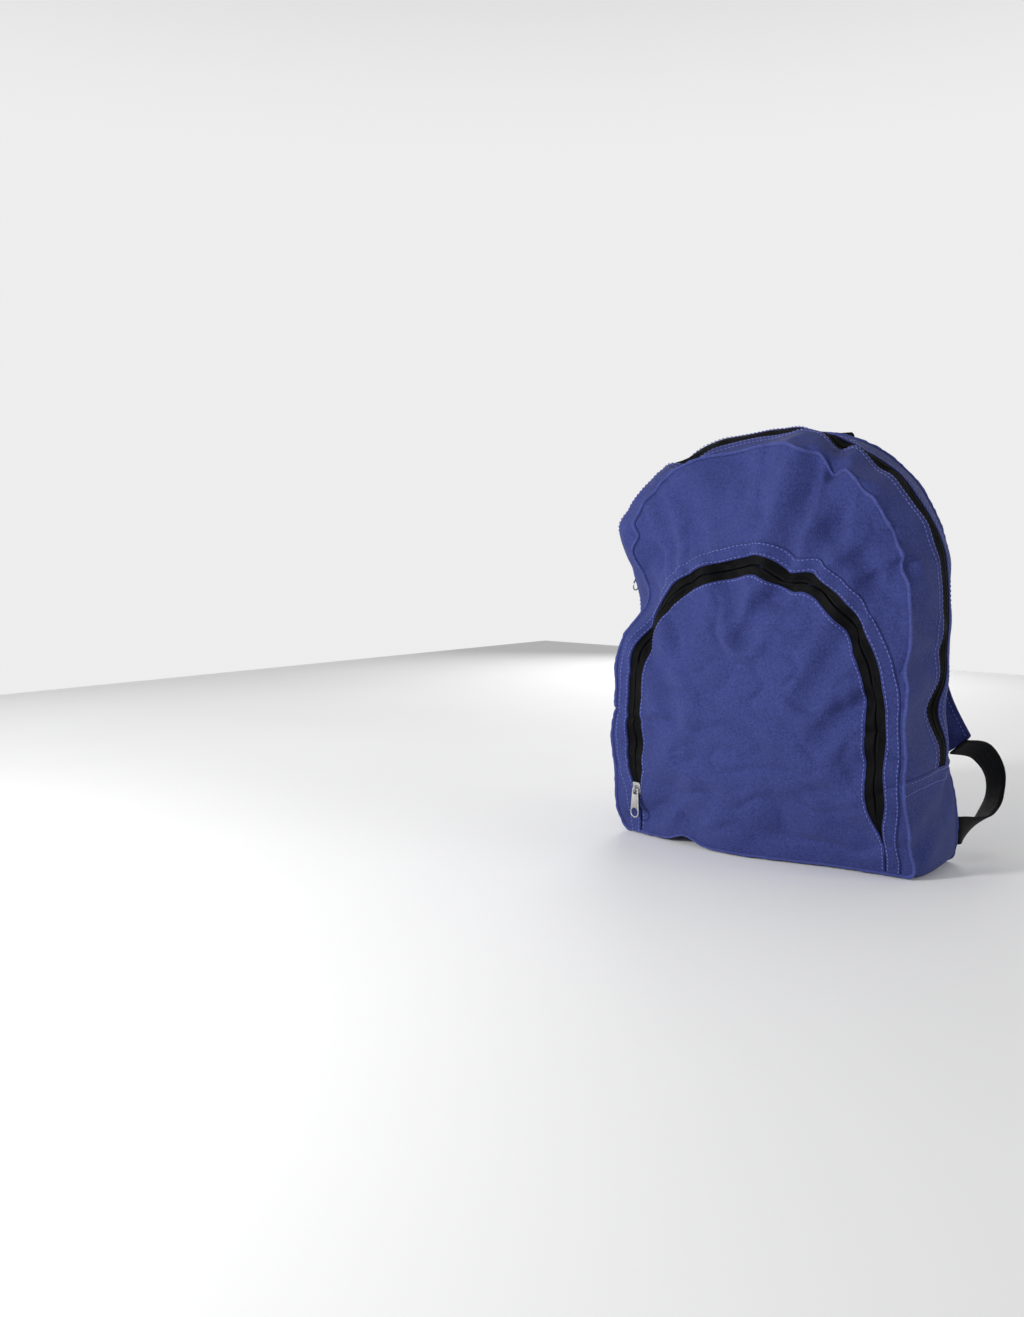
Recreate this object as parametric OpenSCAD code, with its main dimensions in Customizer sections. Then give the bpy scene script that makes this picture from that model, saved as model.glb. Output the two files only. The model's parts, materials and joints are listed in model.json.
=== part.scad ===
/* [Bag] */
// Width across the side walls
bag_w = 300; // [280:5:320]
// Height to the crown of the arch
bag_h = 388; // [380:4:420]
// Depth from the back panel to the fullest point of the front
bag_d = 125; // [115:5:140]
// Radius of the full, domed front
dome_r = 700; // [650:10:900]
// Height of the fullest point of the front
dome_z = 142; // [136:2:150]
// Radius of the two bottom corners
corner_r = 12; // [8:1:20]
// Thickness of a sewn cloth wall with its lining
cloth = 2.5; // [2:0.1:3]

/* [Main zip] */
// Distance of the main zip in front of the back panel
zip_to_back = 52; // [46:1:56]
// Height at which the two ends of the main zip are sewn in
zip_end_z = 85; // [70:1:100]

/* [Pocket] */
// Half width of the pocket, and radius of its arch
pocket_r = 118; // [110:1:122]
// Height of the two ends of the pocket zip
pocket_zip_end_z = 35; // [30:1:38]
// Height of the line where the pocket's panel folds when it is pulled open
flap_z = 64; // [64:1:80]
// Depth of the pocket behind its panel
pocket_depth = 18; // [14:1:20]

/* [Sliders] */
// Length of a slider
slider_len = 13; // [11:0.5:14]
// Width of a slider
slider_w = 9.5; // [9:0.5:11]
// Length of a puller below its cross bar
puller_len = 28; // [24:1:30]
// Rest height of the lower main slider
lower_slider_z = 236; // [200:1:236]
// Rest angle of the upper main slider round the arch
upper_slider_turn = 7.5; // [7.5:0.5:20]
// Rest height of the pocket slider
pocket_slider_z = 46; // [46:1:54]

/* [Straps] */
// Width of a padded shoulder strap
strap_w = 58; // [50:1:60]
// Thickness of a padded shoulder strap
strap_t = 9; // [8:0.5:10]
// Width of the black webbing
webbing_w = 25; // [20:1:26]
// Thickness of the black webbing
webbing_t = 1.8; // [1.5:0.1:2.2]

/* [Haul loop] */
// Distance between the middles of the loop's two ends
loop_span = 50; // [46:1:56]
// Straight length of each leg of the loop
loop_leg = 12; // [8:1:16]
// Slope of the loop below level as it hangs behind the crown
loop_slope = 10; // [0:1:20]

/* [Hidden] */
$fn = 96;

gap = 0.3;                          // clearance between neighbouring pieces
arch_r = bag_w / 2;
arch_z = bag_h - arch_r;
back_y = 58;                        // rear face of the back panel
front_y = back_y - bag_d;           // fullest point of the front
dome_y = front_y + dome_r;          // centre of the dome
zip_y = back_y - zip_to_back;       // middle of the main zip
front_foot = 4;                     // the front half starts this far above the floor
fold_gap = 1;                       // half the space left along the pocket's fold

coil_gap = 0.6;                     // half the space between the two rows of coil
coil_w = 2.4;
coil_t = 2.4;
coil_in = 0.4;                      // how far the coil lies below the cloth's face
tape_w = 5.1;
tape_t = 1;
zip_half = coil_gap + coil_w + gap + tape_w + gap;  // from the zip's middle to the cloth
lip_out = 2.8;                      // how far a seam lip stands out
lip_deep = 7;                       // how far a seam lip runs along the gusset
binding_t = 1.4;

plate_t = 1.2;
slot_t = coil_t + 0.7;              // space between a slider's two plates
bar_up = 1.4;                       // height of a puller's cross bar above the plate
puller_t = 1.3;
bail_r = 3.2;
bail_wire = 0.7;
coil_mid = coil_in + coil_t / 2;

cloth_blue = "#46508f";
cloth_dark = "#3a437f";
lining_blue = "#2c336f";
black = "#17181c";
coil_black = "#25262b";
nickel = "#c9c9c4";
foam_grey = "#d8d4c8";

// --- outlines, drawn with x across and y up -------------------------------------------

module bag_outline(inset = 0) {
  w = arch_r - inset;
  r = corner_r;
  translate([0, arch_z]) circle(r = w);
  translate([-w, r]) square([2 * w, arch_z - r]);
  translate([-arch_r + r, inset]) square([2 * (arch_r - r), r - inset + gap]);
  for (side = [-1, 1]) translate([side * (arch_r - r), r]) circle(r = r - inset);
}

module bag_ring(outer, inner) {
  difference() {
    bag_outline(outer);
    bag_outline(inner);
  }
}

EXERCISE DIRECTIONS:
Please repeat the listing exactly, with nothing left out.

EXERCISE SOLUTION:
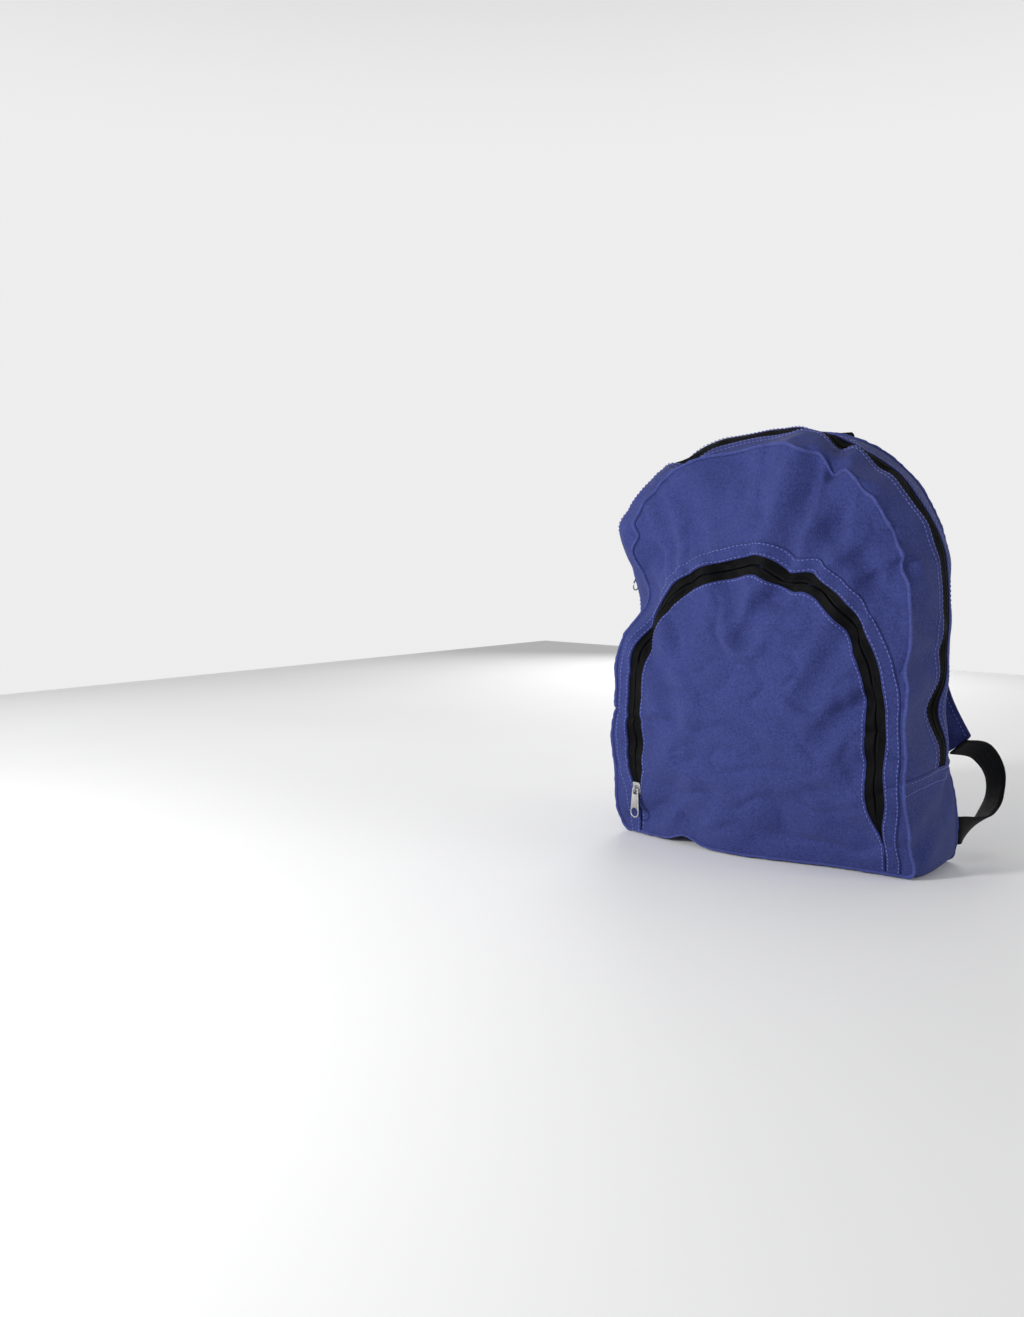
Recreate this object as parametric OpenSCAD code, with its main dimensions in Customizer sections. Then give the bpy scene script that makes this picture from that model, saved as model.glb. Output the two files only. The model's parts, materials and joints are listed in model.json.
=== part.scad ===
/* [Bag] */
// Width across the side walls
bag_w = 300; // [280:5:320]
// Height to the crown of the arch
bag_h = 388; // [380:4:420]
// Depth from the back panel to the fullest point of the front
bag_d = 125; // [115:5:140]
// Radius of the full, domed front
dome_r = 700; // [650:10:900]
// Height of the fullest point of the front
dome_z = 142; // [136:2:150]
// Radius of the two bottom corners
corner_r = 12; // [8:1:20]
// Thickness of a sewn cloth wall with its lining
cloth = 2.5; // [2:0.1:3]

/* [Main zip] */
// Distance of the main zip in front of the back panel
zip_to_back = 52; // [46:1:56]
// Height at which the two ends of the main zip are sewn in
zip_end_z = 85; // [70:1:100]

/* [Pocket] */
// Half width of the pocket, and radius of its arch
pocket_r = 118; // [110:1:122]
// Height of the two ends of the pocket zip
pocket_zip_end_z = 35; // [30:1:38]
// Height of the line where the pocket's panel folds when it is pulled open
flap_z = 64; // [64:1:80]
// Depth of the pocket behind its panel
pocket_depth = 18; // [14:1:20]

/* [Sliders] */
// Length of a slider
slider_len = 13; // [11:0.5:14]
// Width of a slider
slider_w = 9.5; // [9:0.5:11]
// Length of a puller below its cross bar
puller_len = 28; // [24:1:30]
// Rest height of the lower main slider
lower_slider_z = 236; // [200:1:236]
// Rest angle of the upper main slider round the arch
upper_slider_turn = 7.5; // [7.5:0.5:20]
// Rest height of the pocket slider
pocket_slider_z = 46; // [46:1:54]

/* [Straps] */
// Width of a padded shoulder strap
strap_w = 58; // [50:1:60]
// Thickness of a padded shoulder strap
strap_t = 9; // [8:0.5:10]
// Width of the black webbing
webbing_w = 25; // [20:1:26]
// Thickness of the black webbing
webbing_t = 1.8; // [1.5:0.1:2.2]

/* [Haul loop] */
// Distance between the middles of the loop's two ends
loop_span = 50; // [46:1:56]
// Straight length of each leg of the loop
loop_leg = 12; // [8:1:16]
// Slope of the loop below level as it hangs behind the crown
loop_slope = 10; // [0:1:20]

/* [Hidden] */
$fn = 96;

gap = 0.3;                          // clearance between neighbouring pieces
arch_r = bag_w / 2;
arch_z = bag_h - arch_r;
back_y = 58;                        // rear face of the back panel
front_y = back_y - bag_d;           // fullest point of the front
dome_y = front_y + dome_r;          // centre of the dome
zip_y = back_y - zip_to_back;       // middle of the main zip
front_foot = 4;                     // the front half starts this far above the floor
fold_gap = 1;                       // half the space left along the pocket's fold

coil_gap = 0.6;                     // half the space between the two rows of coil
coil_w = 2.4;
coil_t = 2.4;
coil_in = 0.4;                      // how far the coil lies below the cloth's face
tape_w = 5.1;
tape_t = 1;
zip_half = coil_gap + coil_w + gap + tape_w + gap;  // from the zip's middle to the cloth
lip_out = 2.8;                      // how far a seam lip stands out
lip_deep = 7;                       // how far a seam lip runs along the gusset
binding_t = 1.4;

plate_t = 1.2;
slot_t = coil_t + 0.7;              // space between a slider's two plates
bar_up = 1.4;                       // height of a puller's cross bar above the plate
puller_t = 1.3;
bail_r = 3.2;
bail_wire = 0.7;
coil_mid = coil_in + coil_t / 2;

cloth_blue = "#46508f";
cloth_dark = "#3a437f";
lining_blue = "#2c336f";
black = "#17181c";
coil_black = "#25262b";
nickel = "#c9c9c4";
foam_grey = "#d8d4c8";

// --- outlines, drawn with x across and y up -------------------------------------------

module bag_outline(inset = 0) {
  w = arch_r - inset;
  r = corner_r;
  translate([0, arch_z]) circle(r = w);
  translate([-w, r]) square([2 * w, arch_z - r]);
  translate([-arch_r + r, inset]) square([2 * (arch_r - r), r - inset + gap]);
  for (side = [-1, 1]) translate([side * (arch_r - r), r]) circle(r = r - inset);
}

module bag_ring(outer, inner) {
  difference() {
    bag_outline(outer);
    bag_outline(inner);
  }
}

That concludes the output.